ROMA – Per i senatori un mutuo ventennale può avere tasso variabile all’1,57%, per i cittadini “normali” il tasso di media viene sul 5%. I privilegi messi in evidenza dall’onorevole Franco Barbato (dell’Idv) in un video mandato in onda su La7, secondo Repubblica non sono delle eccezioni, ma sono frutto di un accordo stipulato tra il Senato e la Banca Nazionale del Lavoro.
Su Repubblica Annaliza Cuzzocrea ha scritto che il Senato e la banca avrebbero sottoscritto una convenzione (“privata”) che permetterebbe ai senatori e ai dipendenti di Palazzo Madama di accedere ai mutui con tassi di interesse nettamente inferiori a quelli dei “comuni mortali”.
Barbato era andato, “armato” di telecamera nascosta, in una filiale della banca. Uno dei dipendenti, testimonierebbero le immagini, ha detto che “per i senatori il mutuo è una pacchia”.
Cuzzocrea racconta su Repubblica che esiste un accordo commerciale tra il Parlamento e la Bnl che consente a onorevoli e senatori di godere di questo “privilegio”. La giornalista, che sostiene di essere riuscita a prendere visione dell’accordo, spiega le differenze che ci sono tra un parlamentare e un non parlamentare: Partiamo dai mutui a tasso fisso a 10 anni: con un tasso irs del 2,25% (è quello fissato a livello internazionale, pagato dalla banca) la maggiorazione è dello 0,70. Sul mercato, il più favorevole ha una maggiorazione del 3,10. A 20 anni, mentre a Palazzo Madama bisogna aggiungere al tasso irs lo 0,85%, un cittadino qualsiasi aggiunge almeno il 3,20. A 30 anni, solo l’1,30 per un senatore o un commesso, il 3,40 per chi non gode di convenzioni. Sui variabili, considerando l’euribor a 6 mesi, la maggiorazione accordata dalla banca del Senato è dello 0,70% a 10 anni, dello 0,75 a 15, dello 0,85 a 20, dell’1,10 a 25, contro condizioni di mercato (le migliori) che vedono una differenza di quasi un punto e mezzo, dal 2,50 al 3%.
L’offerta, prosegue Cuzzocrea, vale anche per i giornalisti parlamentari.
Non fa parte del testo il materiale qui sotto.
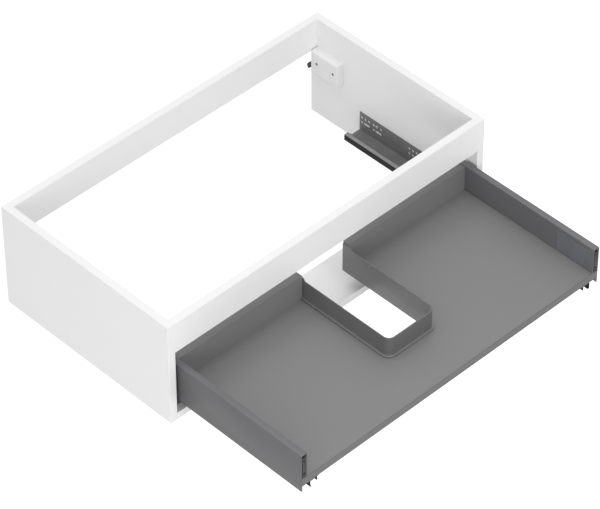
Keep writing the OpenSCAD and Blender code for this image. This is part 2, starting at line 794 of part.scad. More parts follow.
side_panel("left");  // left_side_panel
side_panel("right");  // right_side_panel
rear_rail();
front_rail();
front_bottom_board();
dowels();
hanger_casing("left");  // left_hanger_casing
hanger_casing("right");  // right_hanger_casing
hanger_backplate("left");  // left_hanger_backplate
hanger_backplate("right");  // right_hanger_backplate
hanger_screws();
lift_plate("left");  // left_lift_plate
lift_plate("right");  // right_lift_plate
hook("left");  // left_hook
hook("right");  // right_hook
adjuster("left", lift_screw_y);  // left_lift_screw
adjuster("right", lift_screw_y);  // right_lift_screw
adjuster("left", reach_screw_y);  // left_reach_screw
adjuster("right", reach_screw_y);  // right_reach_screw
cabinet_rail("left");  // left_cabinet_rail
cabinet_rail("right");  // right_cabinet_rail
cabinet_rail_screws();
lower_carrier("left");  // left_lower_carrier
lower_carrier("right");  // right_lower_carrier
lower_rollers("left");  // left_lower_rollers
lower_rollers("right");  // right_lower_rollers
middle_rail("left");  // left_middle_rail
middle_rail("right");  // right_middle_rail
upper_carrier("left");  // left_upper_carrier
upper_carrier("right");  // right_upper_carrier
upper_rollers("left");  // left_upper_rollers
upper_rollers("right");  // right_upper_rollers
drawer_rail("left");  // left_drawer_rail
drawer_rail("right");  // right_drawer_rail
drawer_floor();
back_panel("left");  // left_back_panel
back_panel("right");  // right_back_panel
outer_skin("left");  // left_outer_skin
outer_skin("right");  // right_outer_skin
inner_skin("left");  // left_inner_skin
inner_skin("right");  // right_inner_skin
floor_ledge("left");  // left_floor_ledge
floor_ledge("right");  // right_floor_ledge
front_bracket("left");  // left_front_bracket
front_bracket("right");  // right_front_bracket
adjusting_cam("left");  // left_adjusting_cam
adjusting_cam("right");  // right_adjusting_cam
cover_cap("left");  // left_cover_cap
cover_cap("right");  // right_cover_cap
rear_bracket("left");  // left_rear_bracket
rear_bracket("right");  // right_rear_bracket
drawer_screws();
cutout_surround();
clip_body("left");  // left_clip_body
clip_body("right");  // right_clip_body
clip_lever("left");  // left_clip_lever
clip_lever("right");  // right_clip_lever
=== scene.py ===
import json
from math import cos, radians, sin, tan

import bmesh
import bpy
from mathutils import Matrix, Vector


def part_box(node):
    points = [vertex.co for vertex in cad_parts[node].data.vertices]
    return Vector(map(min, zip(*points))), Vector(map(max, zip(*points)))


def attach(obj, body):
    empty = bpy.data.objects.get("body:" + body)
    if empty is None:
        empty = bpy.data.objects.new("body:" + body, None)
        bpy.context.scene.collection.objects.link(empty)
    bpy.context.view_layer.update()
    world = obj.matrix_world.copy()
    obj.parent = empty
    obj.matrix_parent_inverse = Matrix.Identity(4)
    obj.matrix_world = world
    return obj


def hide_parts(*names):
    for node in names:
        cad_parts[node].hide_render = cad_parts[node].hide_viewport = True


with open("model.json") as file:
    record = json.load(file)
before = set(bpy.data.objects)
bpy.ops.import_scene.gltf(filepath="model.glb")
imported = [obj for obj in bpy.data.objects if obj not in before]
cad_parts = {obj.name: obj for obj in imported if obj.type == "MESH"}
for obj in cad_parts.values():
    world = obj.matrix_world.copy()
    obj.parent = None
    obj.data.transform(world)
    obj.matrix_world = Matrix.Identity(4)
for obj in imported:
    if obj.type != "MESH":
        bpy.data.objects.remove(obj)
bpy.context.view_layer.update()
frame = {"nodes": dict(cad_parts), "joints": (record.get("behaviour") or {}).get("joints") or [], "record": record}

# ----- Carcass boards -----
# White laminated chipboard, 16 mm thick, sawn to size. Every edge that shows is closed with
# 1 mm edge band, glued on and trimmed to a small radius. Dowels and glue hold the corners.

BAND = 0.001
BAND_RADIUS = 0.0004
SAWN_EDGE = 0.00012
# Points nearer than this are one point, and an edge shorter than this is no edge.
SAME_PLACE, NO_LENGTH = 1e-6, 1e-5
# Two faces turned less than FLAT are one flat face, less than ROUND one round face, and more
# than SHARP they meet in an edge.
FLAT, ROUND, SHARP = radians(1), radians(35), radians(40)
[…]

Ma il questore Pd al Senato, Benedetto Adragna, ha rivendicato che questo accordo non ricade sulle finanze pubbliche: “Deve però essere chiaro che il Senato non sborsa un euro per questo. La banca offre condizioni vantaggiose per fornire il servizio, non c’è un costo che ricade sui cittadini”.